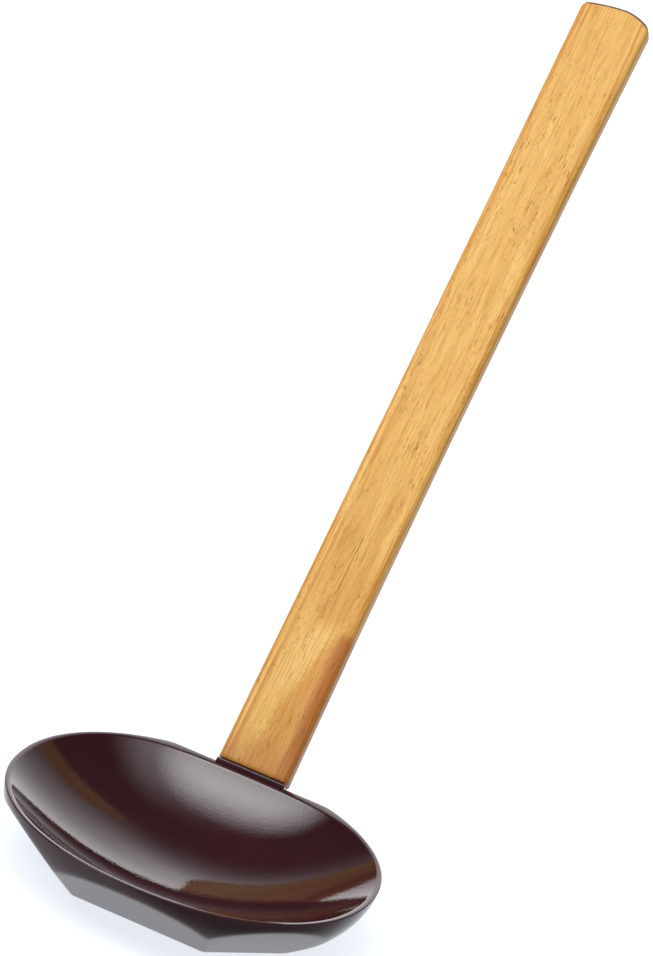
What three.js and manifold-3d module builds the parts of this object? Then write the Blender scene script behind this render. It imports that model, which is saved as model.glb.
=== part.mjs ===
// Serving ladle: a shallow lacquered bowl whose underside is cut with flat facets, and a slat
// handle that is tenoned into a boss on the bowl's back facet and locked there by a round pin.
//
// Millimetres, +Z up. The origin is the middle of the flat foot that the bowl stands on.
// +Y points to the handle, -Y is the front of the bowl, X runs along its width.

import * as THREE from 'three';
import { mergeVertices } from 'three/addons/utils/BufferGeometryUtils.js';
import Module from 'manifold-3d';

const wasm = await Module();
wasm.setup();

// ---- Driving dimensions -------------------------------------------------------------------

const FIT_GAP = 0.3;                  // clearance between pieces that touch

const bowl = {
  halfWidth: 45.7,
  halfDepth: 42.75,
  planPower: 2.11,                    // superellipse power of the plan outline
  height: 17,
  taper: 0.28,                        // share of the plan size lost between rim and foot
};

const dish = {
  lip: 1.1,                           // width of the rim around the dish
  depth: 14.3,
  profilePower: 2.3,                  // power of the dish's profile: 2 is a paraboloid
  cornerPower: 14,                    // how tightly the dish turns into its flat back
};

// Facets of the underside. The angle is measured from the front, the apothem at the foot,
// and the flare is how far the facet runs outwards for each millimetre of height.
const facets = {
  front: { angle: 0, apothem: 24.9, flare: 1.24 },
  side: { angle: THREE.MathUtils.degToRad(47.4), apothem: 29.3, flare: 1.06 },
  back: { angle: Math.PI, apothem: 25.9 },
};

const handle = {
  slope: THREE.MathUtils.degToRad(52.9),
  length: 218.4,                      // from the shoulder to the tip
  thickness: 6,
  baseWidth: 18.5,
  tipWidth: 19,
  leftHollow: 0.1,                    // how far each long edge bows in at mid length
  rightHollow: 0.95,
  edgeRound: 1.7,
  tipRise: 1.3,                       // height of the arc across the tip
  leftCorner: 2.7,
  rightCorner: 4,
};

const boss = {
  width: handle.baseWidth - 0.4,
  frontProud: 0.35,                   // the boss stands this far in front of the handle
  backProud: 0.4,
  sink: 1,                            // how far its front is let into the bowl's back rim
  rise: 1.45,                         // along the handle, above the rim
  cornerRound: 1.2,
};

const tenon = { width: 12, thickness: 3, length: 14 };
const pin = { radius: 1.1, drop: 7, length: 4.7 };

// ---- Values worked out from them ----------------------------------------------------------

// The back facet is parallel to the handle, so its flare follows from the handle's slope.
facets.back.flare = 1 / Math.tan(handle.slope);
const backRimY = facets.back.apothem + facets.back.flare * bowl.height;
const bossDepth = boss.frontProud + handle.thickness + boss.backProud;
const shoulderY = boss.rise + FIT_GAP;
const tenonZ = -boss.frontProud - handle.thickness / 2;

const BOWL_SEGMENTS = 96;
const WALL_STEPS = 8;
const DISH_STEPS = 14;
const PIN_SEGMENTS = 20;
const CUTTER = 200;                   // size of the blocks that cut flat faces

// ---- Solids -------------------------------------------------------------------------------

function solidFrom(geometry, matrix = new THREE.Matrix4()) {
  const plain = geometry.clone().applyMatrix4(matrix);
  plain.deleteAttribute('normal');
  plain.deleteAttribute('uv');
  const merged = mergeVertices(plain, 1e-4);
  const mesh = new wasm.Mesh({
    numProp: 3,
    vertProperties: new Float32Array(merged.attributes.position.array),
    triVerts: new Uint32Array(merged.index.array),
  });
  return new wasm.Manifold(mesh);
}

function geometryFrom(solid) {
  const mesh = solid.getMesh();
  const geometry = new THREE.BufferGeometry();
  geometry.setAttribute('position', new THREE.BufferAttribute(mesh.vertProperties, mesh.numProp));
  geometry.setIndex(new THREE.BufferAttribute(mesh.triVerts, 1));
  geometry.computeVertexNormals();
  return geometry;
}

function block(width, depth, height, x, y, z) {
  return solidFrom(new THREE.BoxGeometry(width, depth, height).translate(x, y, z));
}

// ---- Frame of the handle ------------------------------------------------------------------

// It starts at the front of the boss, level with the rim. Its Y runs up the handle, its X
// across the handle, and its Z out of the handle's front face.
const handleFrame = new THREE.Matrix4().makeRotationX(handle.slope);
handleFrame.setPosition(0, backRimY - boss.sink, bowl.height);

// ---- Bowl ---------------------------------------------------------------------------------

function superellipseRadius(angle, halfWidth, halfDepth) {
  const across = Math.abs(Math.cos(angle) / halfWidth) ** bowl.planPower;
  const along = Math.abs(Math.sin(angle) / halfDepth) ** bowl.planPower;
  return (across + along) ** (-1 / bowl.planPower);
}

// The dish follows the rim at an even distance, and flattens behind to follow the back facet.
function dishRadius(angle) {
  const round = superellipseRadius(angle, bowl.halfWidth - dish.lip, bowl.halfDepth - dish.lip);
  const backFlat = (backRimY - dish.lip) / Math.max(Math.sin(angle), 1e-6);
  return (round ** -dish.cornerPower + backFlat ** -dish.cornerPower) ** (-1 / dish.cornerPower);
}

// A lathed body of radius 1 across, stood up along Z and pushed out to the given plan.
function lathedToPlan(profile, planRadius) {
  const geometry = new THREE.LatheGeometry(profile, BOWL_SEGMENTS).rotateX(Math.PI / 2);
  const position = geometry.attributes.position;
  for (let i = 0; i < position.count; i += 1) {
    const scale = planRadius(Math.atan2(position.getY(i), position.getX(i)));
    position.setXY(i, position.getX(i) * scale, position.getY(i) * scale);
  }
  return solidFrom(geometry);
}

function bowlBlank() {
  const profile = [new THREE.Vector2(0, 0)];
  for (let step = 0; step <= WALL_STEPS; step += 1) {
    const up = step / WALL_STEPS;
    profile.push(new THREE.Vector2(1 - bowl.taper * (1 - up) ** 2, up * bowl.height));
  }
  profile.push(new THREE.Vector2(0, bowl.height));
  return lathedToPlan(profile, (angle) => superellipseRadius(angle, bowl.halfWidth, bowl.halfDepth));
}

function dishCutter() {
  const profile = [];
  for (let step = 0; step <= DISH_STEPS; step += 1) {
    const out = step / DISH_STEPS;
    profile.push(new THREE.Vector2(out, bowl.height - dish.depth * (1 - out ** dish.profilePower)));
  }
  profile.push(new THREE.Vector2(1, bowl.height + dish.depth));
  profile.push(new THREE.Vector2(0, bowl.height + dish.depth));
  return lathedToPlan(profile, dishRadius);
}

// A block whose near face is the facet's plane.
function facetCutter({ angle, apothem, flare }) {
  const lean = Math.atan(flare);
  const geometry = new THREE.BoxGeometry(CUTTER, CUTTER, CUTTER)
    .translate(0, -CUTTER / 2, 0)
    .rotateX(lean)
    .translate(0, -apothem, 0)
    .rotateZ(angle);
  return solidFrom(geometry);
}

// The boss continues the handle down the back facet and ends flat at the foot.
function bossSolid() {
  const half = boss.width / 2;
  const round = boss.cornerRound;
  const section = new THREE.Shape();
  section.moveTo(half, 0);
  section.lineTo(half, bossDepth - round);
  section.absarc(half - round, bossDepth - round, round, 0, Math.PI / 2, false);
  section.absarc(-half + round, bossDepth - round, round, Math.PI / 2, Math.PI, false);
  section.lineTo(-half, 0);
  section.closePath();

  const length = boss.rise + bowl.height / Math.sin(handle.slope) + bossDepth;
  const geometry = new THREE.ExtrudeGeometry(section, {
    depth: length,
    bevelEnabled: false,
    curveSegments: 5,
  });
  geometry.rotateX(-Math.PI / 2).translate(0, boss.rise - length, 0);
  const belowFoot = block(CUTTER, CUTTER, CUTTER, 0, 0, -CUTTER / 2);
  return solidFrom(geometry, handleFrame).subtract(belowFoot);
}

function mortiseCutter() {
  const depth = tenon.length + FIT_GAP;
  const geometry = new THREE.BoxGeometry(
    tenon.width + 2 * FIT_GAP,
    depth + FIT_GAP,
    tenon.thickness + 2 * FIT_GAP,
  );
  geometry.translate(0, shoulderY - depth / 2, tenonZ);
  return solidFrom(geometry, handleFrame);
}

// A cylinder at the pin's place. It starts at the boss's back face, or outside it by the
// overshoot, and reaches in by the given length.
function pinCylinder(radius, reach, overshoot = 0) {
  const length = reach + overshoot;
  return new THREE.CylinderGeometry(radius, radius, length, PIN_SEGMENTS)
    .rotateX(Math.PI / 2)
    .translate(0, boss.rise - pin.drop, reach - bossDepth - length / 2);
}

function bowlSolid() {
  const rearSideAngle = Math.PI - facets.side.angle;
  const cuts = [
    facets.front,
    facets.back,
    facets.side,
    { ...facets.side, angle: -facets.side.angle },
    { ...facets.side, angle: rearSideAngle },
    { ...facets.side, angle: -rearSideAngle },
  ];
  let solid = bowlBlank();
  for (const cut of cuts) {
    solid = solid.subtract(facetCutter(cut));
  }
  const pinHole = pinCylinder(pin.radius + FIT_GAP, pin.length + FIT_GAP, bossDepth);
  solid = solid.subtract(dishCutter()).add(bossSolid()).subtract(mortiseCutter());
  return solid.subtract(solidFrom(pinHole, handleFrame));
}

// ---- Handle -------------------------------------------------------------------------------

// Cross-section of the slat, with rounded long edges.
function slatSection() {
  const half = handle.baseWidth / 2;
  const round = handle.edgeRound;
  const depth = handle.thickness;
  const section = new THREE.Shape();
  section.absarc(half - round, round, round, -Math.PI / 2, 0, false);
  section.absarc(half - round, depth - round, round, 0, Math.PI / 2, false);
  section.absarc(-half + round, depth - round, round, Math.PI / 2, Math.PI, false);
  section.absarc(-half + round, round, round, Math.PI, 1.5 * Math.PI, false);
  return section;
}

// Front view of the tip: a low arc with rounded corners, widening below so that it only
// trims the tip.
function tipOutline() {
  const half = handle.tipWidth / 2;
  const top = handle.length - handle.tipRise;
  const shoulderRise = handle.tipRise / 3;
  const outline = new THREE.Shape();
  outline.moveTo(2 * half, 0);
  outline.lineTo(half, top - handle.rightCorner);
  outline.quadraticCurveTo(half, top, half - handle.rightCorner, top + shoulderRise);
  outline.quadraticCurveTo(
    0, handle.length + handle.tipRise / 2,
    -half + handle.leftCorner, top + shoulderRise,
  );
  outline.quadraticCurveTo(-half, top, -half, top - handle.leftCorner);
  outline.lineTo(-2 * half, 0);
  outline.closePath();
  return outline;
}

// The sides are moved in and out along the length: a slight flare to the tip, and a shallow
// hollow at mid length that is deeper on the right.
function shapeSides(geometry) {
  const flare = (handle.tipWidth - handle.baseWidth) / 2;
  const position = geometry.attributes.position;
  for (let i = 0; i < position.count; i += 1) {
    const x = position.getX(i);
    const along = position.getY(i) / handle.length;
    const hollow = x > 0 ? handle.rightHollow : handle.leftHollow;
    const outwards = flare * along - 4 * hollow * along * (1 - along);
    position.setX(i, x + Math.sign(x) * outwards);
  }
}

function handleSolid() {
  const slat = new THREE.ExtrudeGeometry(slatSection(), {
    depth: handle.length,
    steps: 16,
    bevelEnabled: false,
    curveSegments: 5,
  });
  slat.rotateX(-Math.PI / 2);
  shapeSides(slat);
  slat.translate(0, shoulderY, -boss.frontProud);

  const trim = new THREE.ExtrudeGeometry(tipOutline(), {
    depth: 3 * handle.thickness,
    bevelEnabled: false,
    curveSegments: 12,
  });
  trim.translate(0, shoulderY, -2 * handle.thickness);

  const buried = handle.edgeRound;
  const tongue = block(
    tenon.width, tenon.length + buried, tenon.thickness,
    0, shoulderY + (buried - tenon.length) / 2, tenonZ,
  );
  const pinHole = solidFrom(pinCylinder(pin.radius + FIT_GAP, bossDepth, bossDepth));
  return solidFrom(slat).intersect(solidFrom(trim)).add(tongue).subtract(pinHole);
}

// ---- Assembly -----------------------------------------------------------------------------

const lacquer = new THREE.MeshStandardMaterial({ color: 0x35201f, roughness: 0.25, metalness: 0 });
const varnishedBamboo = new THREE.MeshStandardMaterial({ color: 0xdcae68, roughness: 0.45, metalness: 0 });
const plainBamboo = new THREE.MeshStandardMaterial({ color: 0xb98c4e, roughness: 0.6, metalness: 0 });

function namedMesh(name, geometry, material) {
  const mesh = new THREE.Mesh(geometry, material);
  mesh.name = name;
  return mesh;
}

const ladle = new THREE.Group();
ladle.add(namedMesh('bowl', geometryFrom(bowlSolid()), lacquer));

const slopedPieces = new THREE.Group();
slopedPieces.rotation.x = handle.slope;
slopedPieces.position.set(0, backRimY - boss.sink, bowl.height);
slopedPieces.add(namedMesh('handle', geometryFrom(handleSolid()), varnishedBamboo));
slopedPieces.add(namedMesh('lock_pin', pinCylinder(pin.radius, pin.length), plainBamboo));
ladle.add(slopedPieces);

export default ladle;
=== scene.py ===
import math

import bmesh
import bpy
import numpy as np
from mathutils import Matrix, Vector, noise


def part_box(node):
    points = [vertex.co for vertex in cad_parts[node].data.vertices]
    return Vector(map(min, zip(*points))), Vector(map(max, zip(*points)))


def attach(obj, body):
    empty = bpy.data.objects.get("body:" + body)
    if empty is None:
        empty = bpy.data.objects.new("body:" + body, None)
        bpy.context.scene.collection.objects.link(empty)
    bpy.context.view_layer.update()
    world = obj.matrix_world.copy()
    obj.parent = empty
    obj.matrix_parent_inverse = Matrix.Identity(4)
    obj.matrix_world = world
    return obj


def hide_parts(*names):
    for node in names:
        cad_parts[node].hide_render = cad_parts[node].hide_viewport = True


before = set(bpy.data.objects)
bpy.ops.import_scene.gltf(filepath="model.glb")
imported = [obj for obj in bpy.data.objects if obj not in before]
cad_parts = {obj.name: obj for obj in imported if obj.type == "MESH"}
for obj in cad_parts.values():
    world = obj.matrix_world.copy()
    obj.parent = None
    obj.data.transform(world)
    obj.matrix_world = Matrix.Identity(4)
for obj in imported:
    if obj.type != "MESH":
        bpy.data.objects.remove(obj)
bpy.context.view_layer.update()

# Serving ladle: a shallow lacquered bowl whose underside is cut with flat facets, a boss on its
# back facet, a slat handle of varnished bamboo tenoned into the boss, and a round locking pin.
# The meshes are worked out in millimetres in the frame's axes and scaled to metres at the end.

MM = 0.001

# ---- Driving dimensions, in millimetres ---------------------------------------------------

bowl_low, bowl_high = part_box("bowl")

HALF_WIDTH = bowl_high.x / MM
HALF_DEPTH = -bowl_low.y / MM
RIM_HEIGHT = 17.0
PLAN_POWER = 2.11           # superellipse power of the plan outline
TAPER = 0.28                # share of the plan size lost between rim and foot
CREASE_POWER = 150.0        # how crisply the wall and the facets meet

DISH_LIP = 1.1              # width of the rim around the dish
DISH_DEPTH = 14.3
DISH_POWER = 2.3            # power of the dish's profile: 2 is a paraboloid
DISH_LIP_CORNERS = 14       # how crisply the dish's back flat ends, at the lip
DISH_MIDDLE_CORNERS = 4     # and in the middle of the dish
DISH_EDGE = 0.992           # where the rounded lip runs into the dish
LIP_ROUND = 0.35
FOOT_ROUND = 0.45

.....

* **Your objective**: Retype exactly what runs from the line containing "if empty is" through the line containing "obj.data.transform(world)", both lines included, and stop there.

* **Answer to this task**:
    if empty is None:
        empty = bpy.data.objects.new("body:" + body, None)
        bpy.context.scene.collection.objects.link(empty)
    bpy.context.view_layer.update()
    world = obj.matrix_world.copy()
    obj.parent = empty
    obj.matrix_parent_inverse = Matrix.Identity(4)
    obj.matrix_world = world
    return obj


def hide_parts(*names):
    for node in names:
        cad_parts[node].hide_render = cad_parts[node].hide_viewport = True


before = set(bpy.data.objects)
bpy.ops.import_scene.gltf(filepath="model.glb")
imported = [obj for obj in bpy.data.objects if obj not in before]
cad_parts = {obj.name: obj for obj in imported if obj.type == "MESH"}
for obj in cad_parts.values():
    world = obj.matrix_world.copy()
    obj.parent = None
    obj.data.transform(world)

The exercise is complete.